Best Time to Buy and Sell Stock

This coding challenge involves finding the maximum profit from a single buy-sell transaction given a list of stock prices over consecutive days. The key idea is to keep track of the minimum purchase price (buy) seen so far and the maximum profit that can be achieved with each new price encountered.

Steps to Solve:

1. Initialize Variables:

Initialize two variables: profit to track the maximum profit and buy to keep track of the minimum purchase price so far. Set profit to 0 and buy to a very high value (Infinity) to ensure any price will be lower.

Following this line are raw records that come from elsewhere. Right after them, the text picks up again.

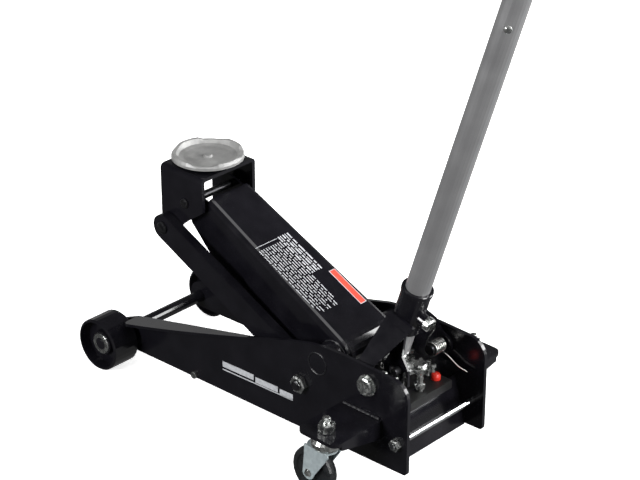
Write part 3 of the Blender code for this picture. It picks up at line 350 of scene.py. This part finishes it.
def add_threads():
    """Threads on the ends of the caster kingpins and of the link pivot bolts."""
    up = Vector((0, 0, 1))
    above_nut = 0.0006
    kingpin_radius, kingpin_tip = 0.006, 0.0016
    link_bolt_radius, link_bolt_tip = 0.008, 0.0020
    for tag, side in SIDES:
        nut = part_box("caster_nut_" + tag)
        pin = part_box("caster_kingpin_" + tag)
        centre = pivot("caster_%s_swivel" % tag)
        base = Vector((centre.x, centre.y, nut[1][2] + above_nut))
        add_thread("kingpin_thread_" + tag, base, up, kingpin_radius,
                   pin[1][2] - base.z - kingpin_tip)
        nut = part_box("link_pivot_nut_" + tag)
        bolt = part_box("link_pivot_bolt_" + tag)
        edge = nut[1][1] if side > 0 else nut[0][1]
        end = bolt[1][1] if side > 0 else bolt[0][1]
        link = pivot("link_%s_swing" % tag)
        base = Vector((link.x, edge + side * above_nut, link.z))
        add_thread("link_thread_" + tag, base, Vector((0, side, 0)), link_bolt_radius,
                   abs(end - edge) - link_bolt_tip)


# ---------------------------------------------------------------- springs

def spring(name, node, points, radius, sides=8):
    """A round wire that stands for its CAD node and runs between two bodies; it rides on neither."""
    bm = bmesh.new()
    bead(bm, points, radius, False, sides)
    obj = piece(name, bm, None, WIRE)
    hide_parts(node)
    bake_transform(obj)


def rounded(corners, radius, count=5):
    """A polyline whose inner corners are rounded off."""
    points = [corners[0]]
    for before, corner, after in zip(corners, corners[1:], corners[2:]):
        first = corner + (before - corner).normalized() * radius
        last = corner + (after - corner).normalized() * radius
        for i in range(count + 1):
            t = i / count
            points.append(first.lerp(corner, t).lerp(corner.lerp(last, t), t))
    return points + [corners[-1]]


def add_torsion_spring():
    """Coils round the right pivot bolt: one leg on the clamp bolt, one against the plate.

    Its own axes are the handle's: ahead of the handle, across the jack, and up the handle."""
    centre = pivot("pump_swing")
    lean = math.radians(HANDLE_LEAN)
    ahead = Vector((math.cos(lean), 0.0, -math.sin(lean)))
    upward = Vector((math.sin(lean), 0.0, math.cos(lean)))
    across = Vector((0.0, 1.0, 0.0))

    def spot(x, y, z):
        return centre + ahead * (x * MM) + across * (y * MM) + upward * (z * MM)

    first_y, last_y, radius = 51.0, 75.6, 10.2
    turns, per_turn = 6.25, 24
    wire, core = 0.00125, 0.00835
    coils = []
    for i in range(int(turns * per_turn) + 1):
        angle = math.pi + 2.0 * math.pi * i / per_turn
        y = first_y + (last_y - first_y) * i / (turns * per_turn)
        coils.append(spot(radius * math.cos(angle), y, radius * math.sin(angle)))
    leg = rounded([spot(9.0, 14.0, 83.6), spot(4.0, 34.0, 56.0), spot(-10.2, 49.6, 18.0),
                   coils[0]], 0.006)
    rest = rounded([coils[-1], spot(20.0, 75.8, -11.0), spot(40.0, 75.8, -15.0),
                    spot(58.0, 75.8, -11.5)], 0.005)
    bm = bmesh.new()
    bead(bm, [spot(0, y, 0) for y in (46.8, 49.5, 62.0, 83.9)], core, False, 32)
    piece("spring_core", bm, "chassis", BLACK_STEEL)
    spring("torsion_coil", "torsion_spring", leg[:-1] + coils + rest[1:], wire,
           10)


def add_return_springs():
    """Two coils with short straight ends that pull the arm down."""
    radius, wire, turns = 0.0042, 0.0012, 19
    for tag, _ in SIDES:
        node = "return_spring_" + tag
        low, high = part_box(node)
        y, z = (low[1] + high[1]) / 2.0, (low[2] + high[2]) / 2.0
        start = Vector((low[0] + 0.0075, y, z))
        length = high[0] - low[0] - 0.0130
        points = [start - Vector((0.0060, 0, 0)), start - Vector((0.0015, 0, 0))]
        points += coil(start, Vector((1, 0, 0)), radius, length, turns, 16)
        finish = start + Vector((length, 0, 0))
        points += [finish + Vector((0.0012, 0, 0)), finish + Vector((0.0040, 0, 0))]
        spring("return_coil_" + tag, node, points, wire, 6)


def add_pump_spring():
    """The coil round the pump plunger."""
    radius, wire, turns, end_gap = 0.0065, 0.0008, 6, 0.0009
    low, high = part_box("pump_spring")
    centre = Vector(((low[0] + high[0]) / 2.0, (low[1] + high[1]) / 2.0, low[2] + end_gap))
    length = high[2] - low[2] - 2.0 * end_gap
    points = coil(centre, Vector((0, 0, 1)), radius, length, turns)
    spring("pump_coil", "pump_spring", points, wire, 8)


# ---------------------------------------------------------------- printed bars

def arm_axes():
    """Directions on the cover: along it towards the rear, across it, and out of it."""
    along = (pivot("lift") - pivot("bracket_level")).normalized()
    across = Vector((0, 1, 0))
    return along, across, along.cross(across)


def add_arm_label():
    """Rows of plain dashes and a red bar on the arm's cover."""
    shaft = pivot("lift")
    along, across, out = arm_axes()
    cover, gap = 0.0300, 0.00005
    face = cover + gap

    def spot(x_mm, y_mm):
        """The point of the cover's face at x_mm behind the front axle and y_mm across."""
        world_x = x_mm * MM + (shaft.x - SHAFT_FROM_AXLE)
        reach = (world_x - shaft.x - out.x * face) / along.x
        return shaft + along * reach + out * face + across * (y_mm * MM)

    random.seed(11)
    white = bmesh.new()
    first_y, row_step = -45.0, 4.9
    rows, first_short_row = 15, 10
    for row in range(rows):
        bold = row in (10, 12, 14)
        y = first_y + row_step * row
        x, stop = 270.0, 396.0
        if row >= first_short_row:
            x, stop = 262.0, 336.0
        elif row % 3 == 0:
            stop = 384.0
        while x < stop:
            length = min(random.uniform(4.0, 15.0), stop - x)
            if length > 2.0:
                start, end = spot(x, y), spot(x + length, y)
                slab(white, start, along, across, out, (end - start).length,
                     (2.7 if bold else 1.7) * MM, 0.00010)
            x += length + random.uniform(1.6, 3.2)
    edge_start, edge_end = spot(263.0, first_y), spot(263.0, 1.0)
    slab(white, edge_start, across, along, out, (edge_end - edge_start).length, 0.0009, PRINT_THICK)
    piece("label_lines", white, "lift_arm", INK_WHITE, False)
    red, rim = bmesh.new(), bmesh.new()
    border, raised = 0.0012, 0.0001
    start, end = spot(345.0, 31.0), spot(412.0, 31.0)
    length = (end - start).length
    slab(rim, start, along, across, out, length, 0.0130, PRINT_THICK)
    slab(red, start + along * border + across * border + out * raised, along, across, out,
         length - 2.0 * border, 0.0106, PRINT_THICK)
    piece("label_bar_edge", rim, "lift_arm", INK_WHITE, False)
    piece("label_bar", red, "lift_arm", INK_RED, False)


# Stripes on each side plate, in millimetres: from and to behind the front axle, foot, height.
STRIPES = ((232, 300, 72, 10.0), (304, 352, 72, 10.0), (356, 384, 72, 10.0),
           (232, 384, 66.5, 2.0))


def add_side_stripes():
    """Plain stripes on the outer face of each side plate."""
    shift = pivot("lift").x - SHAFT_FROM_AXLE
    rise = Vector((1, 0, 0.035)).normalized()
    for tag, side in SIDES:
        outer = side * PRINT_OUTER
        bm = bmesh.new()
        for x0, x1, z, tall in STRIPES:
            base = Vector((x0 * MM + shift, outer, z * MM))
            slab(bm, base, rise, Vector((0, 0, 1)), Vector((0, side, 0)),
                 (x1 - x0) * MM, tall * MM, PRINT_THICK)
        piece("side_stripes_" + tag, bm, "chassis", INK_WHITE, False)


# ---------------------------------------------------------------- stage

def add_floor():
    """A pale floor that lights up by itself and doesn't show in the paint."""
    pale = surface("floor_pale", (0.90, 0.90, 0.90), (0.92, 0.92, 0.92), (0.8, 0.9),
                   scale=1.0, grain=10.0, depth=0.0)
    shader = pale.node_tree.nodes["Principled BSDF"]
    shader.inputs["Emission Color"].default_value = (1.0, 1.0, 1.0, 1.0)
    shader.inputs["Emission Strength"].default_value = 0.75
    bm = bmesh.new()
    bmesh.ops.create_grid(bm, x_segments=2, y_segments=2, size=60.0)
    obj = mesh_object("floor", bm, pale)
    obj.visible_glossy = False
    obj.visible_diffuse = False


def area_light(name, place, target, size, power):
    data = bpy.data.lights.new(name, "AREA")
    data.shape = "RECTANGLE"
    data.size = size[0]
    data.size_y = size[1]
    data.energy = power
    obj = bpy.data.objects.new(name, data)
    obj.location = place
    heading = Vector(target) - Vector(place)
    obj.rotation_euler = heading.to_track_quat("-Z", "Y").to_euler()
    bpy.context.scene.collection.objects.link(obj)


# Grey of the studio from straight down (0) through the horizon (0.5) to straight up (1).
SKY = ((0.0, 0.10), (0.46, 0.16), (0.53, 0.42), (0.62, 0.15), (0.80, 0.05), (0.93, 0.05),
       (1.0, 0.30))
# Direction of the studio's brighter side: to the rear and to the right.
BRIGHT_SIDE = (0.68, 0.73, 0.0)
# Each softbox: name, place, the point it faces, its size, its power in watts.
SOFTBOXES = (
    ("overhead", (0.0, -0.3, 3.2), (0.0, 0.0, 0.0), (2.6, 2.6), 46.0),
    ("front_left", (-0.6, -2.2, 1.0), (-0.2, 0.0, 0.3), (1.1, 0.7), 60.0),
    ("behind", (0.1, 2.8, 0.8), (0.0, 0.0, 0.6), (1.2, 1.2), 26.0),
    ("right_rear", (1.75, 2.15, 1.3), (0.1, 0.0, 0.6), (1.0, 2.0), 105.0),
    ("right", (2.75, 0.45, 1.2), (0.1, 0.0, 0.6), (0.9, 2.0), 105.0),
)


def add_light():
    """A dim studio, brightest at the horizon and on the right rear side, with five softboxes."""
    world = bpy.data.worlds.new("studio")
    world.use_nodes = True
    tree = world.node_tree
    shade = tree.nodes["Background"]
    coords = tree.nodes.new("ShaderNodeTexCoord")
    split = tree.nodes.new("ShaderNodeSeparateXYZ")
    tree.links.new(coords.outputs["Generated"], split.inputs["Vector"])
    height = tree.nodes.new("ShaderNodeMapRange")
    height.inputs["From Min"].default_value = -1.0
    height.inputs["From Max"].default_value = 1.0
    tree.links.new(split.outputs["Z"], height.inputs["Value"])
    sky = ramp(tree, height.outputs["Result"], [(place, (grey,) * 3) for place, grey in SKY])
    aside = tree.nodes.new("ShaderNodeVectorMath")
    aside.operation = "DOT_PRODUCT"
    aside.inputs[1].default_value = BRIGHT_SIDE
    tree.links.new(coords.outputs["Generated"], aside.inputs[0])
    gain = tree.nodes.new("ShaderNodeMapRange")
    gain.inputs["From Min"].default_value = -0.8
    gain.inputs["From Max"].default_value = 0.9
    gain.inputs["To Min"].default_value = 0.55
    gain.inputs["To Max"].default_value = 2.0
    tree.links.new(aside.outputs["Value"], gain.inputs["Value"])
    tree.links.new(gain.outputs["Result"], shade.inputs["Strength"])
    tree.links.new(sky, shade.inputs["Color"])
    bpy.context.scene.world = world
    bpy.context.scene.view_settings.view_transform = "Standard"
    for softbox in SOFTBOXES:
        area_light(*softbox)


def add_camera():
    azimuth, elevation, distance = math.radians(43.086), math.radians(26.787), 3.1788
    aim_from_axle, aim_height = 0.3557, 0.3029
    target = Vector((aim_from_axle - SHAFT_FROM_AXLE + pivot("lift").x, 0.0, aim_height))
    back = Vector((math.sin(azimuth) * math.cos(elevation),
                   -math.cos(azimuth) * math.cos(elevation),
                   math.sin(elevation)))
    data = bpy.data.cameras.new("camera")
    data.sensor_width = 36.0
    data.lens = 118.63
    data.clip_end = 200.0
    obj = bpy.data.objects.new("camera", data)
    obj.location = target + back * distance
    obj.rotation_euler = (-back).to_track_quat("-Z", "Y").to_euler()
    bpy.context.scene.collection.objects.link(obj)
    bpy.context.scene.camera = obj


dress_nodes()
add_welds()
add_threads()
add_torsion_spring()
add_return_springs()
add_pump_spring()
add_arm_label()
add_side_stripes()
add_floor()
add_light()
add_camera()
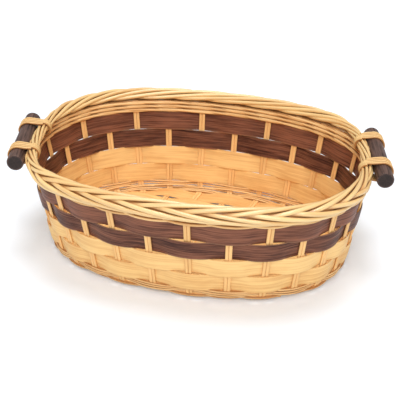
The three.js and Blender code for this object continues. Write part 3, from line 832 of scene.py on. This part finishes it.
def loop_outline(other, dowel_loop, other_loop):
    """Belt round two circles, arcs joined by straight runs, and the share of the way at each point."""
    tilt = math.atan2(other[1], other[0])
    splay = math.acos((dowel_loop - other_loop) / np.hypot(*other))
    a = np.linspace(tilt - splay, tilt + splay, LOOP_ARC)
    b = np.linspace(tilt + splay, tilt + TURN - splay, LOOP_ARC)
    far = other + other_loop * circle(a)
    ring = np.concatenate([far, dowel_loop * circle(b), far[:1]])
    walk = walked(ring)
    return ring, walk / walk[-1]


def binding_line(offset, t):
    """Middle of a binding on the right dowel after t turns.

    Each turn follows the belt round dowel and border. It moves on along the dowel by the pitch, times
    a gather that is 1 over the dowel and falls by a smooth step towards the border.
    """
    s = sizes()
    middle, normal, axis = dowel_place()
    line = border_line(np.linspace(-np.pi / 2, np.pi / 2, LINE_STEPS))
    other = line[np.argmin(np.abs((line - middle) @ axis - offset))] - middle
    dowel_loop = s.dowel_radius + DOWEL_ROOM + s.binding_thickness / 2
    across = np.array([other @ normal, other[2]])
    ring, walk = loop_outline(across, dowel_loop, s.binding_reach)
    x, z = (np.interp(t % 1.0, walk, ring[:, k]) for k in range(2))
    share = (x - ring[:, 0].min()) / np.ptp(ring[:, 0])
    gather = s.binding_gather + (1 - s.binding_gather) * smooth(2 * share)
    shift = offset + s.binding_pitch * (t - BINDING_TURNS / 2) * gather
    return middle + normal * x[:, None] + UP * z[:, None] + axis * shift[:, None]


class BASKET_OT_bindings(bpy.types.Operator):
    """Makes the cane bindings that tie the dowels to the border"""

    bl_idname = "basket.bindings"
    bl_label = "Bindings"

    def execute(self, context):
        s = sizes()
        axis = dowel_place()[2]
        t = np.arange(BINDING_TURNS * LOOP_STEPS + 1) / LOOP_STEPS
        tone = MIDDLE_TONE + TURN_TONE_SPREAD * np.sin(TURN_TONE_PACE * np.round(t))
        size = s.binding_width, s.binding_thickness
        profile = flat_profile(*size, ROUND_SIDES, power=BINDING_POWER)
        for side, sign in SIDES:
            for place, way in (("front", -1), ("back", 1)):
                path = half_turned(binding_line(way * sign * s.binding_offset, t), sign)
                across, out = tube_sides(path, False, everywhere(axis, path))
                # Edges at the cane's sides, towards the next turns, carry painted shade
                item = strand(path, out, across, profile, False, tone, True)
                name = f"handle_binding_{side}_{place}"
                build(f"cane_{name}", [item], "binding_cane", name)
        return {"FINISHED"}


BASE_STEPS = 161
BASE_SIDES = 18
BASE_END = 4 * MM
BASE_OVERRUN = 12 * MM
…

2. Iterate Through Prices:

For each price p in the prices array, perform the following checks and updates:

3. Buying Condition:

If p is less than buy, update buy to p. Also, reset sell to a very low value (-Infinity) to ensure the next sell price is higher than the new buy price.

4. Selling Condition:

If p is greater than sell, update sell to p. Update profit to the maximum of the current profit and the difference between sell and buy.

5. Return Profit:

After iterating through all prices, return the maximum profit achieved.

Pseudo Code

                                        
Function maxProfit(prices)
    Initialize profit to 0
    Initialize buy to Infinity
    Initialize sell to -Infinity

    For each price p in prices
        If p < buy
            Update buy to p
            Reset sell to -Infinity
        Else if p > sell
            Update sell to p
            Update profit to max(profit, sell - buy)

    Return profit
EndFunction
                                    

Explanation of Solution

The solution effectively scans through the list of prices once (O(n) complexity), updating the buy price whenever a lower price is found. This guarantees buying at the lowest price up to that point. When a higher sell price is encountered, the potential profit (sell - buy) is calculated. If this profit is greater than the current maximum profit, the maximum profit is updated. This approach ensures that the maximum profit possible with a single buy-sell transaction is found, adhering to the constraint that the buy must occur before the sell.